** Start of INFORMATION PROVIDED **

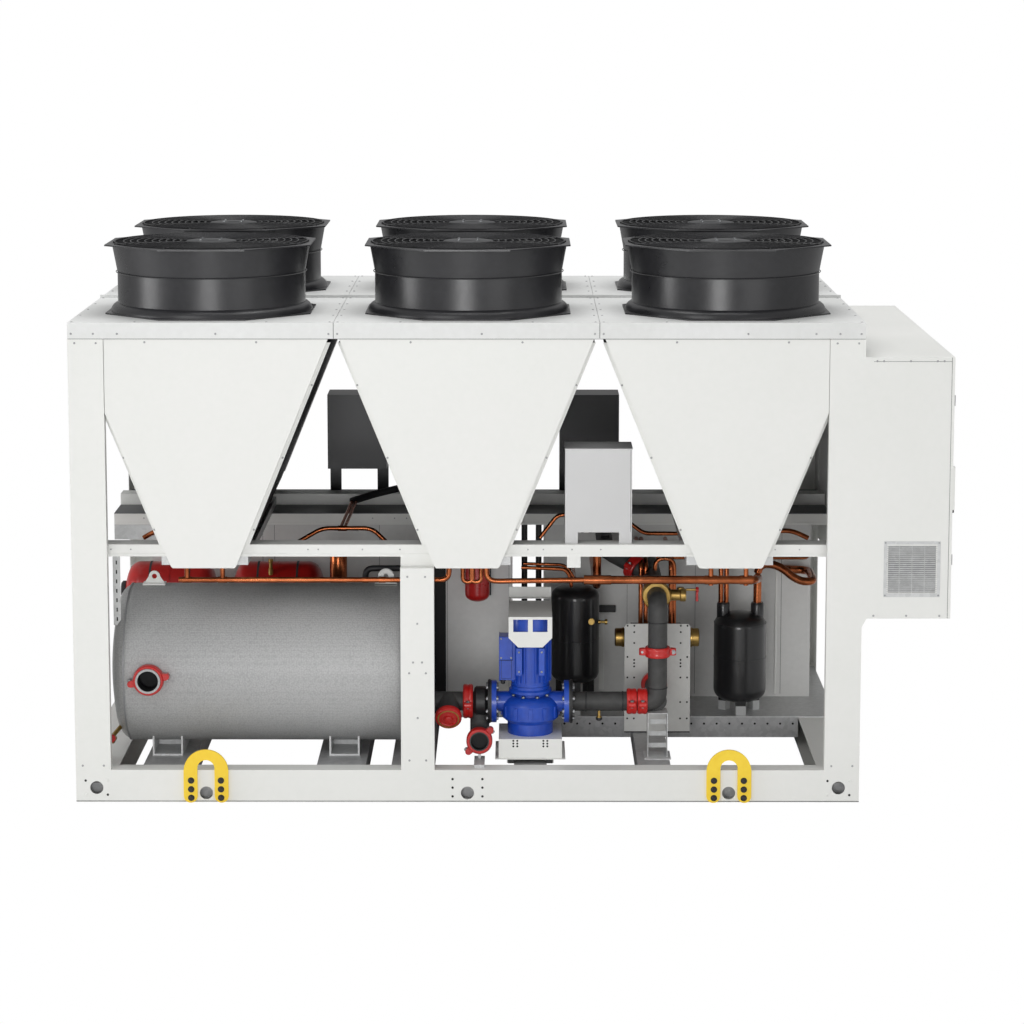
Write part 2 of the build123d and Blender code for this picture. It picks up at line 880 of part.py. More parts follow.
def pump_motor():
    """Upright finned motor with a plain cowl on top and its terminal box on the left."""
    z0 = pump_height + pump_neck_height
    body = rod_z(pump_x, pump_y, z0, z0 + motor_length, motor_body_radius)
    body += rod_z(pump_x, pump_y, z0 + motor_length - motor_cowl_length, z0 + motor_length,
                  motor_cowl_radius)
    low = z0 + motor_fin_start
    fin = block(0, motor_fin_reach, -motor_fin_wall / 2, motor_fin_wall / 2,
                low, low + motor_fin_length)
    body += [Pos(pump_x, pump_y, 0) * Rot(0, 0, 360 / motor_fin_count * n) * fin
             for n in range(motor_fin_count)]
    outer = pump_x - motor_body_radius - terminal_width
    return body + block(outer, pump_x - motor_body_radius / 2, pump_y - terminal_depth / 2,
                        pump_y + terminal_depth / 2, z0 + terminal_start,
                        z0 + terminal_start + terminal_height)


def pump_stand():
    """Sheet stool under the pump, with a turned-out lip and two feet."""
    x0, x1 = pump_x - stool_width / 2, pump_x + stool_width / 2
    y0, y1 = front + stool_front, front + stool_front + stool_depth
    low = rail_height + stool_foot_height
    stool = pan(x0, x1, y0, y1, low, pump_height, sheet)
    stool += pan(x0 - stool_lip, x1 + stool_lip, y0 - stool_lip, y1 + stool_lip, low, low + sheet,
                 stool_lip + sheet, "xy")
    for x in (x0 + stool_foot_inset, x1 - stool_foot_inset):
        stool += block(x - stool_foot_width / 2, x + stool_foot_width / 2, y0, y1,
                       rail_height, low + sheet)
    return stool


def pump_hood():
    """Bent sheet over the motor: a windowed front, a slotted top and a rising back."""
    z1 = pump_height + pump_neck_height + motor_length + sheet
    x0, x1 = pump_x - hood_width / 2, pump_x + hood_width / 2
    y0, y1 = front + hood_front, front + hood_front + hood_depth
    top = block(x0, x1, y0, y1, z1 - sheet, z1)
    top -= block(x0 + hood_slot_border, x1 - hood_slot_border, y1 - hood_slot_gap - hood_slot_depth,
                 y1 - hood_slot_gap, z1 - sheet, z1)
    back_wall = block(x0, x1, y1 - sheet, y1, z1 - sheet, z1 + hood_rise)
    cut = hood_chamfer
    outline = Polyline((x0, z1), (x1, z1), (x1, z1 - hood_drop + cut), (x1 - cut, z1 - hood_drop),
                       (x0 + cut, z1 - hood_drop), (x0, z1 - hood_drop + cut), close=True)
    face = extrude(front_plane(y0) * make_face(outline), amount=-sheet)
    high = z1 - hood_window_top
    gap = (hood_width - 2 * hood_window_width) / 3
    for x in (x0 + gap, x1 - gap - hood_window_width):
        face -= block(x, x + hood_window_width, y0 - 1, y0 + sheet + 1,
                      high - hood_window_height, high)
    return top + back_wall + face


# Water pipes

def flange_ring(x0):
    """Loose flange that faces one of the pump's flanges."""
    return rod_x(x0, x0 + flange_ring_wall, pump_y, pipe_height, pump_flange_radius)


def inlet_pipe():
    """Pipe from the tank to the pump, with a branch down to the open inlet in front."""
    end = pump_x - pump_reach
    run = rod_x(tank_x + tank_length / 4, end, pump_y, pipe_height, pipe_outer_radius)
    run -= Pos(tank_x, tank_y, tank_height) * domed_body(
        tank_length + 2 * seat_gap, tank_radius + seat_gap, tank_dome)
    run = run.solids().sort_by(Axis.X)[-1]
    branch = bent_pipe([(inlet_x, pump_y, pipe_height), (inlet_x, pump_y, inlet_height),
                        (inlet_x, front + inlet_mouth, inlet_height)], pipe_outer_radius, pipe_bend)
    pipe = run + branch + flange_ring(end - flange_ring_wall) + strainer()
    return pipe - rod_y(inlet_x, front + inlet_mouth - 1, front + inlet_mouth + inlet_bore_depth,
                        inlet_height, pipe_inner_radius)


def strainer():
    """Leg of the strainer, which points to the front and slightly down."""
    axis = Plane(origin=(left + strainer_place, pump_y, pipe_height),
                 z_dir=(0, -strainer_reach, -strainer_drop))
    leg = hypot(strainer_reach, strainer_drop)
    return axis * Cylinder(strainer_radius, leg, align=(Align.CENTER, Align.CENTER, Align.MIN))


def strainer_cap():
    """Red cap on the strainer's leg."""
    axis = Plane(origin=(left + strainer_place, pump_y, pipe_height),
                 z_dir=(0, -strainer_reach, -strainer_drop))
    leg = hypot(strainer_reach, strainer_drop)
    cap = Cylinder(strainer_cap_radius, strainer_cap_wall,
                   align=(Align.CENTER, Align.CENTER, Align.MIN))
    return axis * Pos(0, 0, leg) * cap


def outlet_pipe():
    """Pipe from the pump to the riser, which bends back at its top and meets the exchanger."""
    start = pump_x + pump_reach
    riser = bent_pipe([(start, pump_y, pipe_height), (riser_x, pump_y, pipe_height),
                       (riser_x, pump_y, riser_top), (riser_x, front + lid_depth, riser_top)],
                      pipe_outer_radius, riser_bend)
    lower = rod_y(riser_x, pump_y, exchanger_front, pipe_height, pipe_outer_radius)
    return riser + lower + flange_ring(start)


def coupling(radius, width, ear, bore):
    """Two-part grooved coupling with a bolted ear on each side, round an opening along Z."""
    body = Cylinder(radius, width) + Box(2 * (radius + ear), coupling_ear_height,
                                         width * coupling_ear_share)
    return body - Cylinder(bore + seat_gap, width + 2)


def pipe_couplings():
    """Couplings on the water pipes and on the tank's stub, and the strainer's cap."""
    small = coupling(coupling_radius, coupling_width, coupling_ear, pipe_outer_radius)
    large = coupling(tank_coupling_radius, tank_coupling_width, tank_coupling_ear,
                     stub_outer_radius)
    along_x, along_y = Rot(0, 90, 0), Rot(90, 0, 0)
    placed = [Pos(left + x, pump_y, pipe_height) * along_x * small for x in run_couplings]
    placed.append(Pos(riser_x, pump_y, riser_coupling_height) * small)
    placed.append(Pos(inlet_x, front + inlet_mouth + inlet_coupling_setback, inlet_height)
                  * along_y * Rot(0, 0, 45) * small)
    placed.append(Pos(stub_x, front + stub_setback + tank_coupling_setback, tank_height)
                  * along_y * large)
    return placed + [strainer_cap()]


def pipe_supports():
    """Foot under the inlet's mouth and channel under the riser's lower bend."""
    y0 = front + inlet_mouth + 2 * inlet_coupling_setback + coupling_width / 2 + inlet_foot_wall
    low = inlet_height - pipe_outer_radius - seat_gap
    half = inlet_foot_width / 2
    foot = block(inlet_x - half, inlet_x + half, front + rail_flange / 2, y0 + half,
                 rail_height, rail_height + inlet_foot_wall)
    foot += block(inlet_x - inlet_foot_wall / 2, inlet_x + inlet_foot_wall / 2, y0 - half, y0 + half,
                  rail_height, low)
    x0, x1 = riser_x - riser_foot_width / 2, riser_x + riser_foot_width / 2
    channel = pan(x0, x1, pump_y - riser_foot_depth / 2, pump_y + riser_foot_depth / 2,
                  rail_height, pipe_height - pipe_outer_radius - seat_gap, sheet, "xz")
    return [foot, channel]


# Refrigerant side

def heat_exchanger():
    """Plate pack behind a tall front plate, with a water header across it."""
    x0, x1 = left + exchanger_left, left + exchanger_left + exchanger_width
    y0 = exchanger_front
    plate = block(x0, x1, y0, y0 + exchanger_plate, rail_height, exchanger_top)
    plate = fillet(plate.edges().filter_by(Axis.Y).group_by(Axis.Z)[-1], exchanger_corner)
    pack = block(x0 + pack_margin, x1 - pack_margin, y0 + exchanger_plate, y0 + pack_depth,
                 rail_height, pack_top)
    header = rod_x(x0 - header_reach, x1 + header_reach, y0 + header_setback, header_height,
                   header_radius)
    return plate + pack + header


def standing_vessel(place, radius, low, high, dome):
    """Upright pressure vessel with domed ends on three flat feet."""
    body = Pos(0, 0, (low + high) / 2) * Rot(0, 90, 0) * domed_body(high - low, radius, dome)
    foot = block(radius * foot_inner_share, radius * foot_outer_share, -foot_width / 2,
                 foot_width / 2, shelf_top, low + dome)
    body += [Rot(0, 0, angle) * foot for angle in foot_angles]
    return Pos(left + place, front + vessel_row_depth, 0) * body


def housing(span, depth):
    """Sheet housing round a compressor, open below, standing on the shelf or the beams."""
    low = shelf_top if span[1] > shelf_left + end_rail_flange else rail_height
    return pan(left + span[0], left + span[1], front + depth, -deck_front - housing_back_gap,
               low, housing_top, sheet)


def copper_pipes():
    """Headers under the deck, risers from the accumulator and tubes of the exchanger."""
    y = front + header_depth
    pipes = []
    for ends, radius in ((left_header, header_radius_left), (right_header, header_radius_right)):
        x0, x1 = left + ends[0], left + ends[1]
        pipes.append(bent_pipe([(x0, y, lid_top), (x0, y, header_height_above),
                                (x1, y, header_height_above), (x1, y, lid_top)],
                               radius, header_bend))
    vessel_y = front + vessel_row_depth
    first, second = [left + x for x in suction_places]
    pipes.append(bent_pipe([(first, vessel_y, accumulator_top + seat_gap),
                            (first, vessel_y, suction_height),
                            (first, front + lid_depth, suction_height)],
                           suction_radius, suction_bend))
    pipes.append(bent_pipe([(second, vessel_y, accumulator_top + seat_gap),
                            (second, vessel_y, loop_height),
                            (left + loop_place, vessel_y, loop_height),
                            (left + loop_place, front + lid_depth, loop_height)],
                           suction_radius, suction_bend))
    tube_y = exchanger_front + header_setback + header_radius + 3 * exchanger_tube_radius
    for place in exchanger_tubes:
        pipes.append(bent_pipe([(left + place, tube_y, pack_top),
                                (left + place, tube_y, exchanger_tube_height),
                                (left + place, front + lid_depth, exchanger_tube_height)],
                               exchanger_tube_radius, header_bend))
    return pipes


def insulated_pipes():
    """Black insulated pipes that come down between the two housings behind the pump."""
    y = front + lid_depth + 3 * insulated_radius
    pipes = []
    for place in insulated_places:
        x = left + place
        pipes.append(bent_pipe([(x, y, v_bottom - deck_rail_height), (x, y, insulated_low),
                                (x, y + 4 * header_bend, insulated_low)],
                               insulated_radius, header_bend))
    return pipes


def lifting_lug(x):
    """Hooped plate bolted to the front rail over its lifting hole, with two round feet."""
    half = lug_width / 2
    slot_half = half - lug_arm
    crown = lug_height - half
    hoop = Pos(x, crown) * Circle(half) + Pos(x, crown / 2) * Rectangle(lug_width, crown)
    bend = lug_slot_top - slot_half
    slot = Pos(x, bend) * Circle(slot_half) + Pos(x, bend / 2) * Rectangle(2 * slot_half, bend)
    face = hoop - slot
    feet = face.vertices().group_by(Axis.Y)[0]
    face = fillet(feet, lug_arm * 0.49)
    return extrude(front_plane(front) * face, amount=lug_wall)


os.makedirs("parts", exist_ok=True)

save("base_rails_long", long_rail(), to_back(long_rail()))
save("base_rails_end", end_rail(left, 1), end_rail(frame_right, -1))
save("base_crossbeams", *[cross_beam(x, w) for x, w in zip(beam_places, beam_widths)])
save("middle_beams", *middle_beams())
save("machine_shelf", machine_shelf())
posts = [corner_post(left, 1), corner_post(frame_right, -1)]
save("corner_posts", *posts, *[to_back(post) for post in posts])
save("centre_posts", front_centre_post(), to_back(centre_post()))
save("deck_rails", *deck_rails())
save("compartment_lid", compartment_lid())
save("drip_trays", *[drip_tray(x) for x in module_centres])
save("roof_panels_front", *[roof_panel(x) for x in module_centres])
save("roof_panels_back", *[to_back(roof_panel(x)) for x in module_centres])
save("roof_ridge", ridge())
for number, centre in enumerate(module_centres, 1):
    save(f"v_panel_front_{number}", v_panel(centre))
    save(f"v_panel_back_{number}", to_back(v_panel(centre)))
    save(f"coil_pair_{number}", coil(centre, -1), coil(centre, 1))
plates = [coil_end_plate(x, side) for x in module_centres for side in (-1, 1)]
save("coil_end_plates", *plates, *[to_back(plate) for plate in plates])
for number, shroud in enumerate(at_fans(fan_shroud()), 1):
    save(f"fan_shroud_{number}", shroud)
save("fan_guards", *at_fans(fan_guard()))
save("fan_motors", *at_fans(fan_motor()))
for number, impeller in enumerate(at_fans(fan_impeller()), 1):
    save(f"fan_impeller_{number}", impeller)
save("electrical_cabinet", cabinet())
save("cabinet_vent", cabinet_vent())
save("cabinet_door", cabinet_door())
save("control_boxes", *control_boxes())
save("storage_tank", tank())
save("tank_saddles", *[tank_saddle(x) for x in saddle_places])
save("tank_eyes", *[tank_eye(x) for x in eye_places])
save("expansion_vessels", *[expansion_vessel(x) for x in vessel_places], hanging_vessel())
save("vessel_stand", vessel_stand())
save("vessel_stand_legs", *[stand_leg_post(x) for x in stand_leg_places])
save("pump_casing", pump_casing())
save("pump_motor", pump_motor())
save("pump_stand", pump_stand())
save("pump_hood", pump_hood())
save("water_pipes", inlet_pipe(), outlet_pipe())
save("pipe_couplings", *pipe_couplings())
save("pipe_supports", *pipe_supports())
save("heat_exchanger", heat_exchanger())
save("refrigerant_vessels",
     standing_vessel(receiver_place, receiver_radius, receiver_bottom, receiver_top,
                     receiver_dome),
     standing_vessel(accumulator_place, accumulator_radius, accumulator_bottom,
                     accumulator_top, accumulator_dome))
save("compressor_housings", housing(left_housing, lid_depth),
     housing(centre_housing, centre_housing_depth), housing(right_housing, lid_depth))
save("copper_pipes", *copper_pipes())
save("insulated_pipes", *insulated_pipes())
save("lifting_lugs", *[lifting_lug(x) for x in lift_hole_x],
     *[to_back(lifting_lug(x)) for x in lift_hole_x])
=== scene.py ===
# %% [markdown]
# # A roof-fan heat pump, from its CAD frame to a finished picture
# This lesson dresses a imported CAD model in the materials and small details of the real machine.
# The CAD nodes carry the big shapes. Every new piece is placed by the same distances that the
# drawing uses: X from the left end of the frame, Y from its front, Z from the ground.

# %% The CAD frame comes first
import bmesh
import bpy
import numpy as np
from math import cos, pi, radians, sin
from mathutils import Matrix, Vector


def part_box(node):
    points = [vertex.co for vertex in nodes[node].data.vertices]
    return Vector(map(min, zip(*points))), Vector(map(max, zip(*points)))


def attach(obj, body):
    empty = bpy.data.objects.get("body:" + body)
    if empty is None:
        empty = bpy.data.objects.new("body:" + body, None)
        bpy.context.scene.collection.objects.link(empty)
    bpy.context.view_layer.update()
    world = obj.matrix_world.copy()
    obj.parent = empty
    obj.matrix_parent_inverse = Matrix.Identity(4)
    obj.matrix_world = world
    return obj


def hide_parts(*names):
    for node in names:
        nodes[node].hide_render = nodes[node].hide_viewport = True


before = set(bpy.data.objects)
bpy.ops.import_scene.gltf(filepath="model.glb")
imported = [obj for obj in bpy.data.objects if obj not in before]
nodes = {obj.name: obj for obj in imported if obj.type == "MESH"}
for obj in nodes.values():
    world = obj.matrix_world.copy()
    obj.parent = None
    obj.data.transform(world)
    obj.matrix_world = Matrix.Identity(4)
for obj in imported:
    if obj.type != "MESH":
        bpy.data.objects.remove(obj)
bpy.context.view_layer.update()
rail_low, rail_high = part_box("base_rails_long")
ORIGIN = np.array([rail_low.x, rail_low.y, 0.0])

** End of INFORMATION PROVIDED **

● **WRITTEN EXERCISE**:
Would you give again, word for word, every line from the one with "bpy.context.scene.collection.objects.link(empty)" through the final line of the listing above?

● **WRITTEN SOLUTION**:
        bpy.context.scene.collection.objects.link(empty)
    bpy.context.view_layer.update()
    world = obj.matrix_world.copy()
    obj.parent = empty
    obj.matrix_parent_inverse = Matrix.Identity(4)
    obj.matrix_world = world
    return obj


def hide_parts(*names):
    for node in names:
        nodes[node].hide_render = nodes[node].hide_viewport = True


before = set(bpy.data.objects)
bpy.ops.import_scene.gltf(filepath="model.glb")
imported = [obj for obj in bpy.data.objects if obj not in before]
nodes = {obj.name: obj for obj in imported if obj.type == "MESH"}
for obj in nodes.values():
    world = obj.matrix_world.copy()
    obj.parent = None
    obj.data.transform(world)
    obj.matrix_world = Matrix.Identity(4)
for obj in imported:
    if obj.type != "MESH":
        bpy.data.objects.remove(obj)
bpy.context.view_layer.update()
rail_low, rail_high = part_box("base_rails_long")
ORIGIN = np.array([rail_low.x, rail_low.y, 0.0])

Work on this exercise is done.